## Request
Return exactly and only these lines: the first of the listing through the one containing "const LOW_RIDGE_H = 404;".

## Given data
⁂
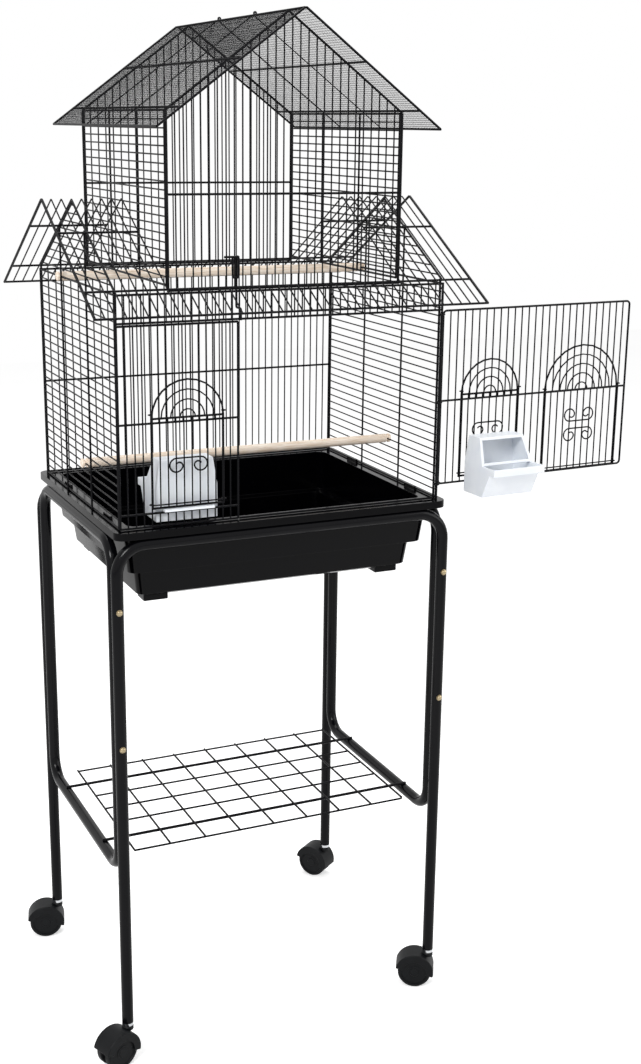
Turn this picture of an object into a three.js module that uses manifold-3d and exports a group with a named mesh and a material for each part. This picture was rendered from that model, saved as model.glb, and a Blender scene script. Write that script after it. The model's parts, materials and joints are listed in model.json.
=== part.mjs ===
// Bird cage with a pagoda roof, standing on a tubular stand with four casters.
// Millimetres, +Z up. The front is toward -Y, the left side toward -X, the floor is at z = 0.
// The big door is modelled swung open, hinged on the right front post.
import * as THREE from 'three';
import { mergeVertices } from 'three/addons/utils/BufferGeometryUtils.js';
import Module from 'manifold-3d';

const wasm = await Module();
wasm.setup();

// ---------------------------------------------------------------- overall sizes
const CAGE_W = 457;              // cage body, post centre to post centre along X
const CAGE_D = 356;              // cage body, panel centre to panel centre along Y
const TOWER_W = 320;             // upper storey, side panel to side panel
const FLANGE_Z = 762;            // top of the tray flange, the floor the cage stands on
const WALL_H = 299;              // tray flange to the top rail of the cage body
const MID_H = 136;               // tray flange to the middle rail
const DOOR_OPENING_H = 261;      // tray flange to the underside of the front header
const TOWER_MID_H = 417;         // tray flange to the middle rail of the upper storey
const RIDGE_H = 639;             // tray flange to the main ridge
const LOW_RIDGE_H = 404;         // tray flange to the ridge of the lower roof

// ---------------------------------------------------------------- wire sizes and fits
const BAR = 2.2;                 // thin grille bar
const RAIL = 3;                  // rail and frame wire
const POST = 5;                  // corner post
const THICK = 3;                 // depth of every welded panel
const CROSS = 2.4;               // cross wire that lies on the face of a panel
const SEAT = 0.3;                // gap between parts that rest on each other
const CLEAR = 0.4;               // running clearance of moving parts
const WELD = 0.4;                // overlap of wires welded into one piece

// ---------------------------------------------------------------- grille counts
const FRONT_GAPS = 42;
const FIXED_GAPS = 15;
const WALL_GAPS = 27;
const TOWER_GAPS = 29;
const TOWER_WALL_GAPS = 20;
const DOOR_GAPS = 27;
const GABLE_GAPS = 5;

// ---------------------------------------------------------------- front panel and doors
const JAMB_X = -67.7;            // left jamb of the big door opening
const LEDGE_RAIL_H = 17.5;       // flange to the underside of the rail the front cup hangs on
const DOOR_W = 328;              // hinge axis to the free edge
const DOOR_START = 6;            // hinge axis to the first edge wire
const DOOR_OFFSET = 7.5;         // hinge axis to the plane of the door
const DOOR_BOTTOM_H = 17.5;      // flange to the underside of the door
const DOOR_TOP_H = 261.5;        // flange to the top of the door
const DOOR_REST = 3;             // degrees the open door stands past straight
const HINGE_PIN_R = 2.3;
const KNUCKLE_R = 4.8;
const KNUCKLE_H = 3;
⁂
## Answer in full
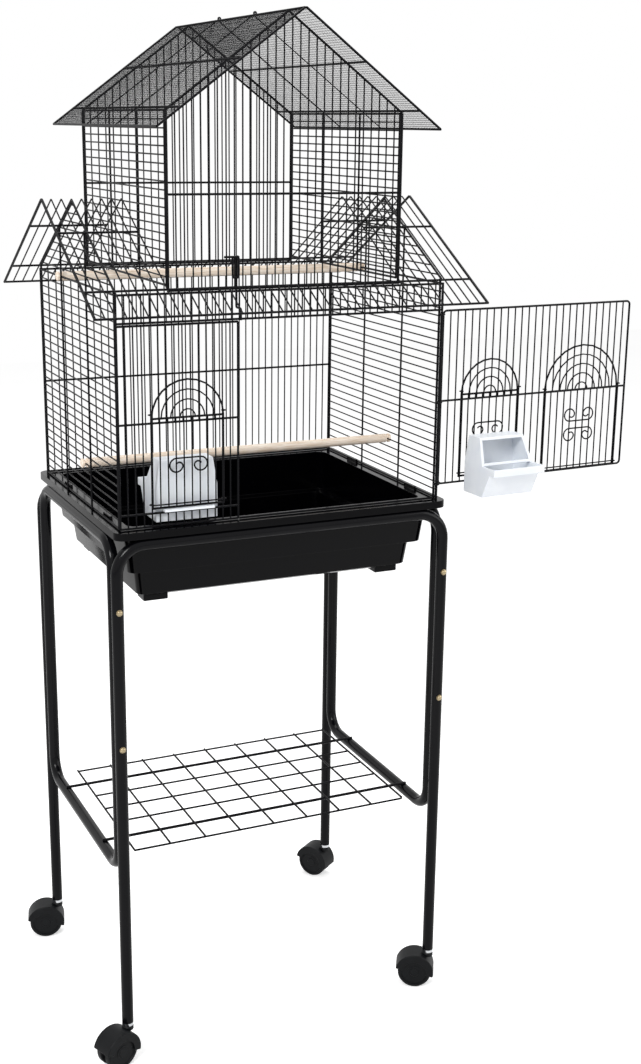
Turn this picture of an object into a three.js module that uses manifold-3d and exports a group with a named mesh and a material for each part. This picture was rendered from that model, saved as model.glb, and a Blender scene script. Write that script after it. The model's parts, materials and joints are listed in model.json.
=== part.mjs ===
// Bird cage with a pagoda roof, standing on a tubular stand with four casters.
// Millimetres, +Z up. The front is toward -Y, the left side toward -X, the floor is at z = 0.
// The big door is modelled swung open, hinged on the right front post.
import * as THREE from 'three';
import { mergeVertices } from 'three/addons/utils/BufferGeometryUtils.js';
import Module from 'manifold-3d';

const wasm = await Module();
wasm.setup();

// ---------------------------------------------------------------- overall sizes
const CAGE_W = 457;              // cage body, post centre to post centre along X
const CAGE_D = 356;              // cage body, panel centre to panel centre along Y
const TOWER_W = 320;             // upper storey, side panel to side panel
const FLANGE_Z = 762;            // top of the tray flange, the floor the cage stands on
const WALL_H = 299;              // tray flange to the top rail of the cage body
const MID_H = 136;               // tray flange to the middle rail
const DOOR_OPENING_H = 261;      // tray flange to the underside of the front header
const TOWER_MID_H = 417;         // tray flange to the middle rail of the upper storey
const RIDGE_H = 639;             // tray flange to the main ridge
const LOW_RIDGE_H = 404;         // tray flange to the ridge of the lower roof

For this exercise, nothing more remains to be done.